Source material:
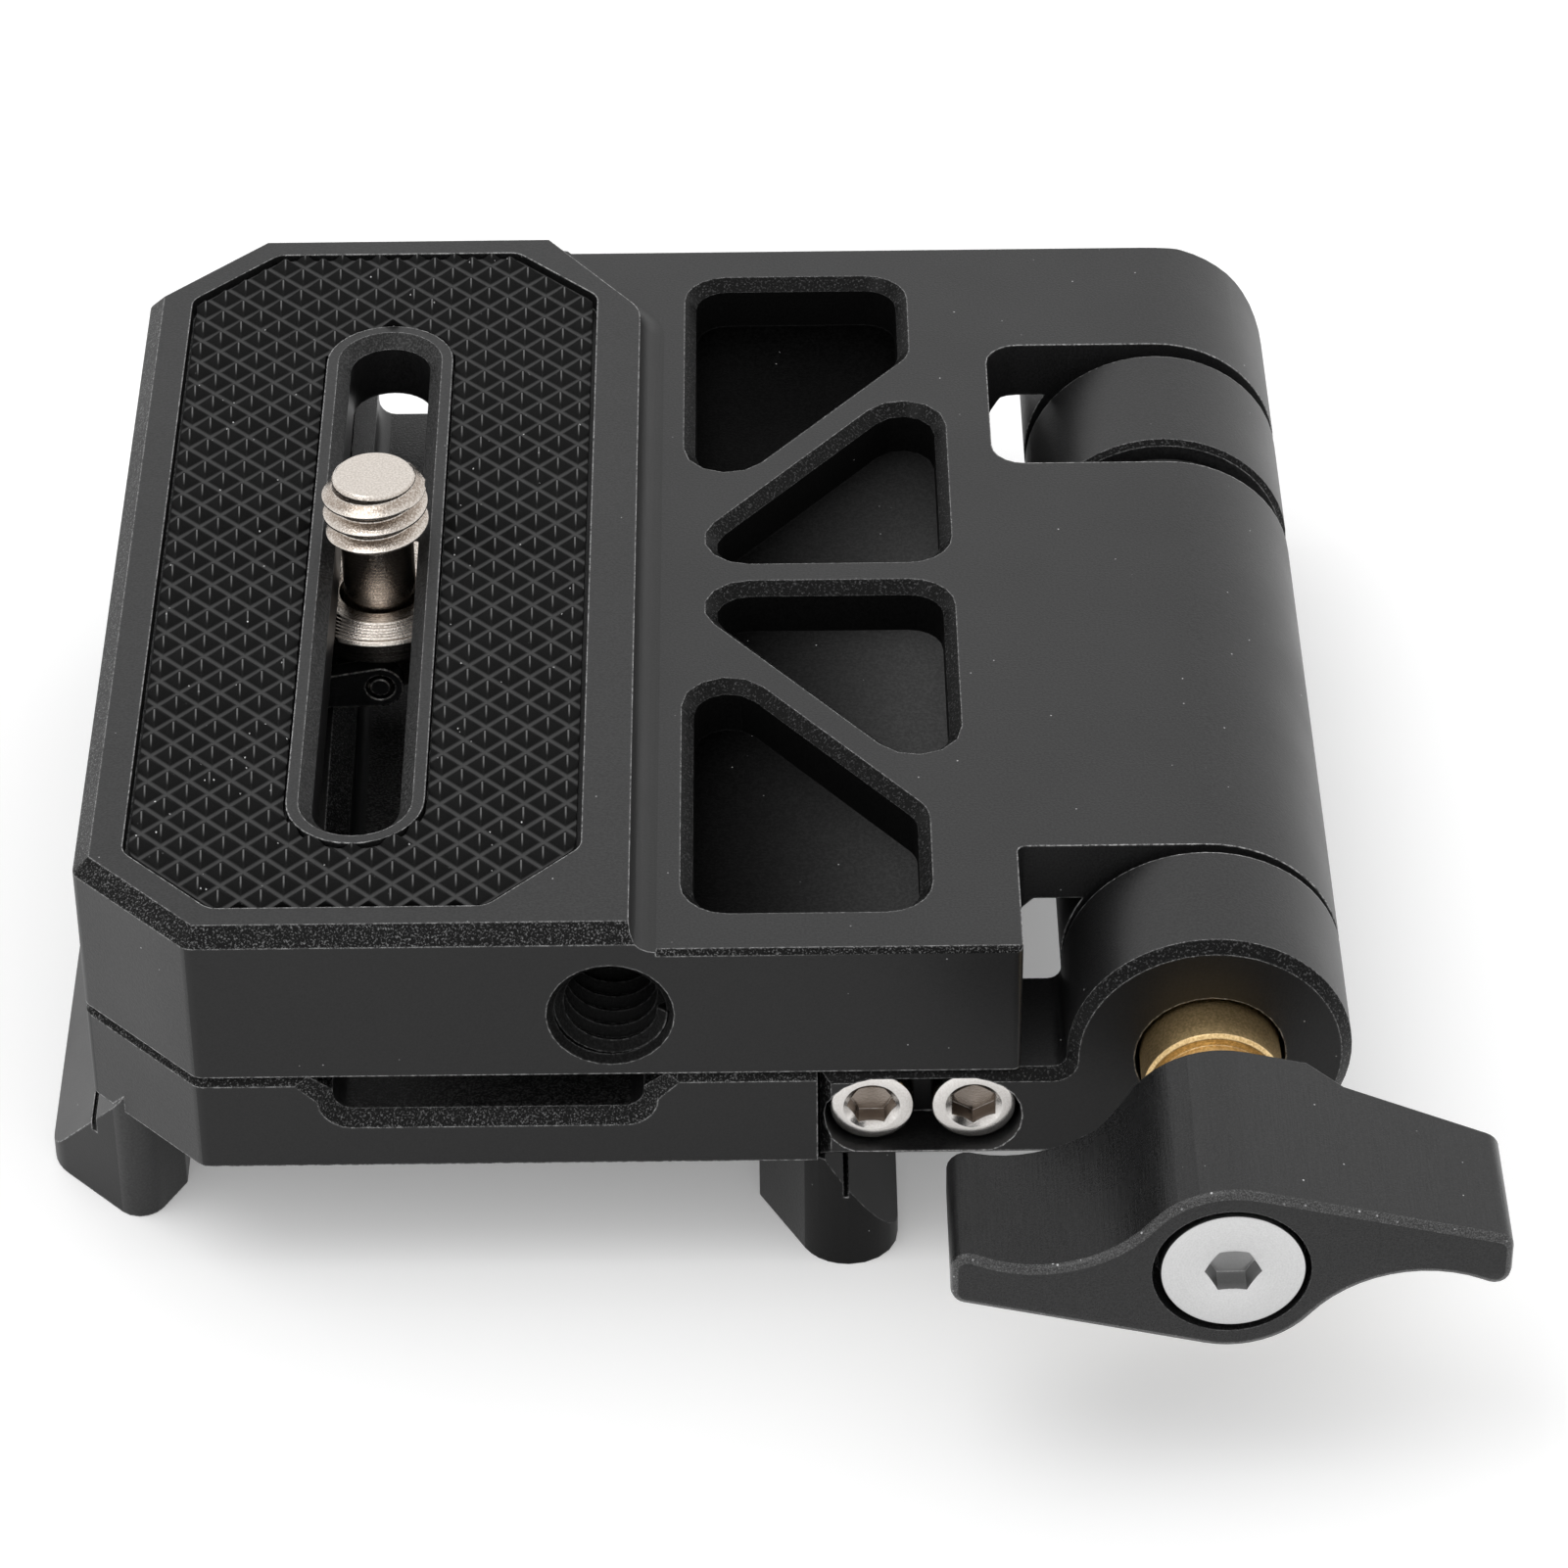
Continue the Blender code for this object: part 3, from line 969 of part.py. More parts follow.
def build_knob():
    over = CUT_OVERRUN
    knob = loft("clamp_knob", knob_outline(), (
        (-KNOB_FRONT, KNOB_EDGE), (-KNOB_FRONT + KNOB_EDGE * 0.3, KNOB_EDGE * 0.3),
        (-KNOB_FRONT + KNOB_EDGE, 0.0), (-KNOB_HUB_BACK, 0.0)), "Y")
    cut(knob, wing_back_tool("right_wing_back", 1.0), wing_back_tool("left_wing_back", -1.0))
    head_floor = -KNOB_FRONT + KNOB_SCREW_HEAD_LENGTH + FIT_GAP
    cut(knob, turned("head_recess", (
        (-KNOB_FRONT - over, KNOB_SCREW_HEAD_RADIUS + FIT_GAP),
        (head_floor, KNOB_SCREW_HEAD_RADIUS + FIT_GAP), (head_floor, KNOB_SCREW_RADIUS + FIT_GAP),
        (-NUT_NECK_FRONT - FIT_GAP, KNOB_SCREW_RADIUS + FIT_GAP),
        (-NUT_NECK_FRONT - FIT_GAP, NUT_NECK_RADIUS + FIT_GAP),
        (-KNOB_HUB_BACK + over, NUT_NECK_RADIUS + FIT_GAP)), AXIS_CENTRE, steps=ROUND_STEPS))
    set_origin(knob, HINGE_AXIS)
    finish(knob, "black_anodised")
    nut = turned("clamp_nut", (
        (-NUT_NECK_FRONT, NUT_NECK_RADIUS), (-NUT_COLLAR_FRONT, NUT_NECK_RADIUS),
        (-NUT_COLLAR_FRONT, NUT_COLLAR_RADIUS - NUT_EDGE), (-NUT_COLLAR_FRONT + NUT_EDGE, NUT_COLLAR_RADIUS),
        (NUT_COLLAR_SINK - NUT_EDGE, NUT_COLLAR_RADIUS), (NUT_COLLAR_SINK, NUT_COLLAR_RADIUS - NUT_EDGE)),
        AXIS_CENTRE, steps=ROUND_STEPS)
    bolt_thread = prism("nut_bolt_thread", circle(BOLT_BORE, BORE_STEPS, AXIS_CENTRE),
                        NUT_COLLAR_SINK - NUT_THREAD_DEPTH, NUT_COLLAR_SINK + over, "Y")
    screw_end = -KNOB_FRONT + KNOB_SCREW_HEAD_LENGTH + KNOB_SCREW_LENGTH
    screw_thread = prism("nut_screw_thread", circle(KNOB_SCREW_RADIUS + FIT_GAP, BORE_STEPS, AXIS_CENTRE),
                         -NUT_NECK_FRONT - over, screw_end + FIT_GAP, "Y")
    cut(nut, bolt_thread, screw_thread)
    set_origin(nut, HINGE_AXIS)
    finish(nut, "brass")
    head_back = -KNOB_FRONT + KNOB_SCREW_HEAD_LENGTH
    screw = turned("knob_screw", (
        (-KNOB_FRONT, KNOB_SCREW_HEAD_RADIUS), (head_back, KNOB_SCREW_HEAD_RADIUS),
        (head_back, KNOB_SCREW_RADIUS), (screw_end, KNOB_SCREW_RADIUS)), AXIS_CENTRE, steps=ROUND_STEPS)
    cut(screw, prism("knob_screw_key", hexagon(KNOB_SCREW_KEY, AXIS_CENTRE), -KNOB_FRONT - over,
                     -KNOB_FRONT + KNOB_SCREW_KEY_DEPTH, "Y"))
    set_origin(screw, HINGE_AXIS)
    finish(screw, "satin_steel")


def clear_scene():
    for leftover in list(bpy.data.objects):
        bpy.data.objects.remove(leftover)


clear_scene()
rest_frame = bpy.data.objects.new("rest_frame", None)
bpy.context.scene.collection.objects.link(rest_frame)
rest_frame.location = (-(DOVETAIL_LIPS[0] + KNOB_REACH) / 2, -(PLATE_DEPTH - KNOB_FRONT) / 2, 0.0)

build_lower_plate()
build_hinge_arm()
build_arm_screws()
build_upper_plate()
build_grip_pad()
build_camera_screw()
build_hinge_stack()
build_knob()
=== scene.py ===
import json
from math import pi, radians, sqrt, tan

import bmesh
import bpy
from mathutils import Matrix, Vector, noise


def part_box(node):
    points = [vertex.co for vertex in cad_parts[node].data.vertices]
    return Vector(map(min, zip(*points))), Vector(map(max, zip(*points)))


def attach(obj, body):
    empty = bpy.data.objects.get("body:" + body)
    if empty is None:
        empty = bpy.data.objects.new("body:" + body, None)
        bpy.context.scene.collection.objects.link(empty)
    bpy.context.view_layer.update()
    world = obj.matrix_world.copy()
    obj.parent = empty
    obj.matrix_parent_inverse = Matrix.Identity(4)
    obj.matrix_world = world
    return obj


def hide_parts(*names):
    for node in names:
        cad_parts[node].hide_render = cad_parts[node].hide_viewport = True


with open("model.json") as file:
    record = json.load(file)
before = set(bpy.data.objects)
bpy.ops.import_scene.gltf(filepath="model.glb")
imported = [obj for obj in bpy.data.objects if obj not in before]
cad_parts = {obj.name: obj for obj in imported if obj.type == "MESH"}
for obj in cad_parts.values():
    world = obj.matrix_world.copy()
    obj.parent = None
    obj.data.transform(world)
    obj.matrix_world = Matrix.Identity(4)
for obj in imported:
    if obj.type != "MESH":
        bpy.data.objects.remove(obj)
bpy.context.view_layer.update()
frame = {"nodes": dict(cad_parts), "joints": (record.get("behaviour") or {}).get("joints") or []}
mm = 0.001
joints = {joint["name"]: Vector(joint["pos_m"]) for joint in frame["joints"]}
hingeAxis = joints["fold"]
screwAxis = joints["screw_spin"]
plateLow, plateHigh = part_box("upper_plate")
lowerLow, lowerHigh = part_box("lower_plate")
frontY = plateLow.y
platformTop = plateHigh.z
barrelRadius = 8.0 * mm
lowTop = hingeAxis.z + barrelRadius  # the low level runs into the top of the barrel
print("frame loaded:", len(frame["nodes"]), "nodes")


def place(tree, kind, inputs=None, **settings):
    # a new node with its settings made, and its inputs linked or set
    node = tree.nodes.new(kind)
    for key, value in settings.items():
        setattr(node, key, value)
    for key, value in (inputs or {}).items():
        if isinstance(value, bpy.types.NodeSocket):
            tree.links.new(value, node.inputs[key])
        else:
            node.inputs[key].default_value = value
    return node


def math(tree, operation, first, second=0.0, clamp=False):
    node = place(tree, "ShaderNodeMath", {0: first, 1: second}, operation=operation, use_clamp=clamp)
    return node.outputs[0]


def multiply(tree, first, second, clamp=False):
    return math(tree, "MULTIPLY", first, second, clamp)


def spread(tree, value, fromLow, fromHigh, toLow=0.0, toHigh=1.0):
    node = place(tree, "ShaderNodeMapRange", {
        "Value": value, "From Min": fromLow, "From Max": fromHigh, "To Min": toLow, "To Max": toHigh})
    return node.outputs["Result"]


def rgba(shade):
    return (*shade, 1.0)


def blendShades(tree, share, first, second):
    node = place(tree, "ShaderNodeMix", {0: share, 6: first, 7: second}, data_type="RGBA")
    return node.outputs[2]


def splitVector(tree, vector):
    return place(tree, "ShaderNodeSeparateXYZ", {"Vector": vector}).outputs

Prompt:
Extract all lines as given.

Written response:
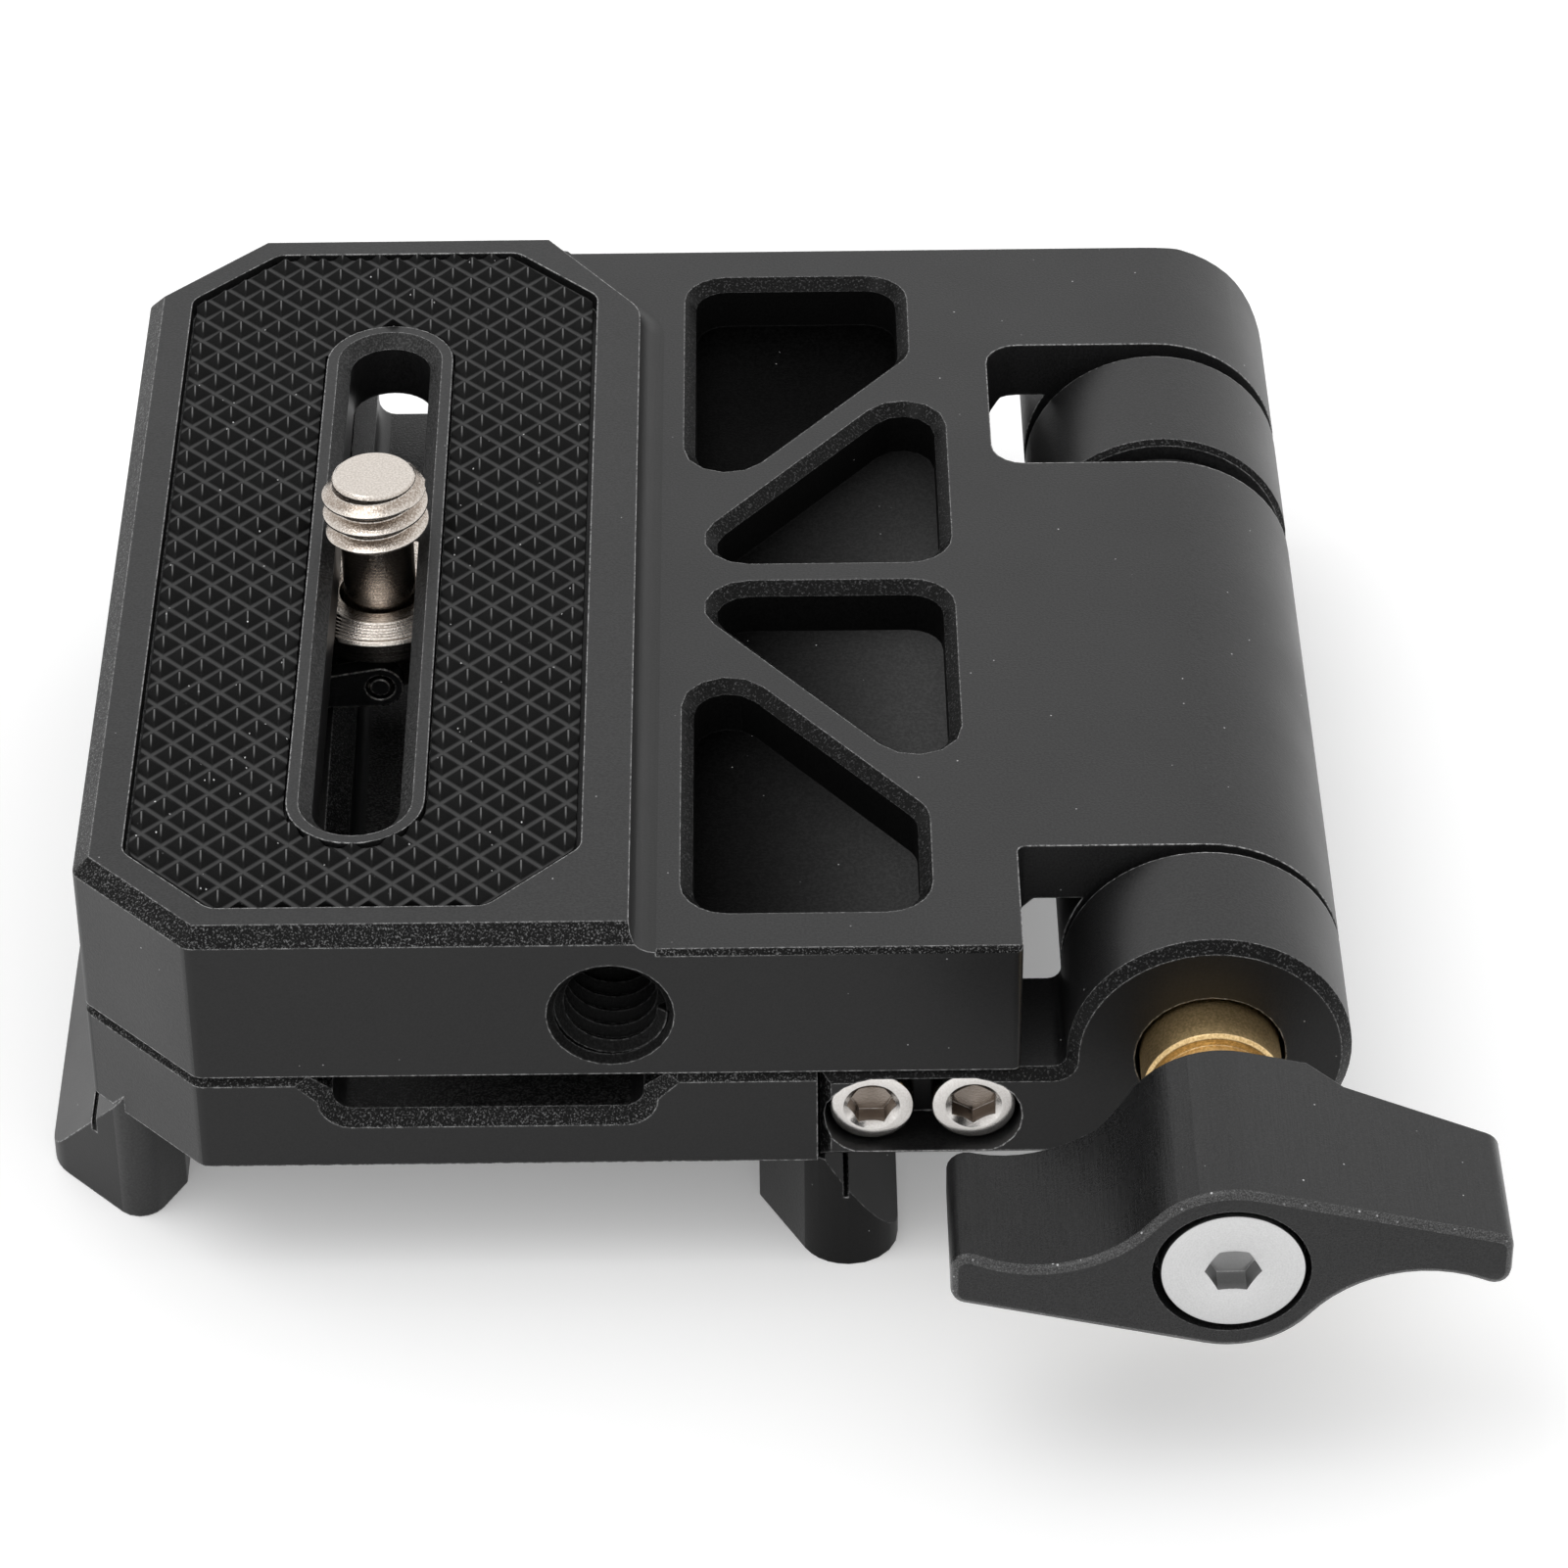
Continue the Blender code for this object: part 3, from line 969 of part.py. More parts follow.
def build_knob():
    over = CUT_OVERRUN
    knob = loft("clamp_knob", knob_outline(), (
        (-KNOB_FRONT, KNOB_EDGE), (-KNOB_FRONT + KNOB_EDGE * 0.3, KNOB_EDGE * 0.3),
        (-KNOB_FRONT + KNOB_EDGE, 0.0), (-KNOB_HUB_BACK, 0.0)), "Y")
    cut(knob, wing_back_tool("right_wing_back", 1.0), wing_back_tool("left_wing_back", -1.0))
    head_floor = -KNOB_FRONT + KNOB_SCREW_HEAD_LENGTH + FIT_GAP
    cut(knob, turned("head_recess", (
        (-KNOB_FRONT - over, KNOB_SCREW_HEAD_RADIUS + FIT_GAP),
        (head_floor, KNOB_SCREW_HEAD_RADIUS + FIT_GAP), (head_floor, KNOB_SCREW_RADIUS + FIT_GAP),
        (-NUT_NECK_FRONT - FIT_GAP, KNOB_SCREW_RADIUS + FIT_GAP),
        (-NUT_NECK_FRONT - FIT_GAP, NUT_NECK_RADIUS + FIT_GAP),
        (-KNOB_HUB_BACK + over, NUT_NECK_RADIUS + FIT_GAP)), AXIS_CENTRE, steps=ROUND_STEPS))
    set_origin(knob, HINGE_AXIS)
    finish(knob, "black_anodised")
    nut = turned("clamp_nut", (
        (-NUT_NECK_FRONT, NUT_NECK_RADIUS), (-NUT_COLLAR_FRONT, NUT_NECK_RADIUS),
        (-NUT_COLLAR_FRONT, NUT_COLLAR_RADIUS - NUT_EDGE), (-NUT_COLLAR_FRONT + NUT_EDGE, NUT_COLLAR_RADIUS),
        (NUT_COLLAR_SINK - NUT_EDGE, NUT_COLLAR_RADIUS), (NUT_COLLAR_SINK, NUT_COLLAR_RADIUS - NUT_EDGE)),
        AXIS_CENTRE, steps=ROUND_STEPS)
    bolt_thread = prism("nut_bolt_thread", circle(BOLT_BORE, BORE_STEPS, AXIS_CENTRE),
                        NUT_COLLAR_SINK - NUT_THREAD_DEPTH, NUT_COLLAR_SINK + over, "Y")
    screw_end = -KNOB_FRONT + KNOB_SCREW_HEAD_LENGTH + KNOB_SCREW_LENGTH
    screw_thread = prism("nut_screw_thread", circle(KNOB_SCREW_RADIUS + FIT_GAP, BORE_STEPS, AXIS_CENTRE),
                         -NUT_NECK_FRONT - over, screw_end + FIT_GAP, "Y")
    cut(nut, bolt_thread, screw_thread)
    set_origin(nut, HINGE_AXIS)
    finish(nut, "brass")
    head_back = -KNOB_FRONT + KNOB_SCREW_HEAD_LENGTH
    screw = turned("knob_screw", (
        (-KNOB_FRONT, KNOB_SCREW_HEAD_RADIUS), (head_back, KNOB_SCREW_HEAD_RADIUS),
        (head_back, KNOB_SCREW_RADIUS), (screw_end, KNOB_SCREW_RADIUS)), AXIS_CENTRE, steps=ROUND_STEPS)
    cut(screw, prism("knob_screw_key", hexagon(KNOB_SCREW_KEY, AXIS_CENTRE), -KNOB_FRONT - over,
                     -KNOB_FRONT + KNOB_SCREW_KEY_DEPTH, "Y"))
    set_origin(screw, HINGE_AXIS)
    finish(screw, "satin_steel")


def clear_scene():
    for leftover in list(bpy.data.objects):
        bpy.data.objects.remove(leftover)


clear_scene()
rest_frame = bpy.data.objects.new("rest_frame", None)
bpy.context.scene.collection.objects.link(rest_frame)
rest_frame.location = (-(DOVETAIL_LIPS[0] + KNOB_REACH) / 2, -(PLATE_DEPTH - KNOB_FRONT) / 2, 0.0)

build_lower_plate()
build_hinge_arm()
build_arm_screws()
build_upper_plate()
build_grip_pad()
build_camera_screw()
build_hinge_stack()
build_knob()
=== scene.py ===
import json
from math import pi, radians, sqrt, tan

import bmesh
import bpy
from mathutils import Matrix, Vector, noise


def part_box(node):
    points = [vertex.co for vertex in cad_parts[node].data.vertices]
    return Vector(map(min, zip(*points))), Vector(map(max, zip(*points)))


def attach(obj, body):
    empty = bpy.data.objects.get("body:" + body)
    if empty is None:
        empty = bpy.data.objects.new("body:" + body, None)
        bpy.context.scene.collection.objects.link(empty)
    bpy.context.view_layer.update()
    world = obj.matrix_world.copy()
    obj.parent = empty
    obj.matrix_parent_inverse = Matrix.Identity(4)
    obj.matrix_world = world
    return obj


def hide_parts(*names):
    for node in names:
        cad_parts[node].hide_render = cad_parts[node].hide_viewport = True


with open("model.json") as file:
    record = json.load(file)
before = set(bpy.data.objects)
bpy.ops.import_scene.gltf(filepath="model.glb")
imported = [obj for obj in bpy.data.objects if obj not in before]
cad_parts = {obj.name: obj for obj in imported if obj.type == "MESH"}
for obj in cad_parts.values():
    world = obj.matrix_world.copy()
    obj.parent = None
    obj.data.transform(world)
    obj.matrix_world = Matrix.Identity(4)
for obj in imported:
    if obj.type != "MESH":
        bpy.data.objects.remove(obj)
bpy.context.view_layer.update()
frame = {"nodes": dict(cad_parts), "joints": (record.get("behaviour") or {}).get("joints") or []}
mm = 0.001
joints = {joint["name"]: Vector(joint["pos_m"]) for joint in frame["joints"]}
hingeAxis = joints["fold"]
screwAxis = joints["screw_spin"]
plateLow, plateHigh = part_box("upper_plate")
lowerLow, lowerHigh = part_box("lower_plate")
frontY = plateLow.y
platformTop = plateHigh.z
barrelRadius = 8.0 * mm
lowTop = hingeAxis.z + barrelRadius  # the low level runs into the top of the barrel
print("frame loaded:", len(frame["nodes"]), "nodes")


def place(tree, kind, inputs=None, **settings):
    # a new node with its settings made, and its inputs linked or set
    node = tree.nodes.new(kind)
    for key, value in settings.items():
        setattr(node, key, value)
    for key, value in (inputs or {}).items():
        if isinstance(value, bpy.types.NodeSocket):
            tree.links.new(value, node.inputs[key])
        else:
            node.inputs[key].default_value = value
    return node


def math(tree, operation, first, second=0.0, clamp=False):
    node = place(tree, "ShaderNodeMath", {0: first, 1: second}, operation=operation, use_clamp=clamp)
    return node.outputs[0]


def multiply(tree, first, second, clamp=False):
    return math(tree, "MULTIPLY", first, second, clamp)


def spread(tree, value, fromLow, fromHigh, toLow=0.0, toHigh=1.0):
    node = place(tree, "ShaderNodeMapRange", {
        "Value": value, "From Min": fromLow, "From Max": fromHigh, "To Min": toLow, "To Max": toHigh})
    return node.outputs["Result"]


def rgba(shade):
    return (*shade, 1.0)


def blendShades(tree, share, first, second):
    node = place(tree, "ShaderNodeMix", {0: share, 6: first, 7: second}, data_type="RGBA")
    return node.outputs[2]


def splitVector(tree, vector):
    return place(tree, "ShaderNodeSeparateXYZ", {"Vector": vector}).outputs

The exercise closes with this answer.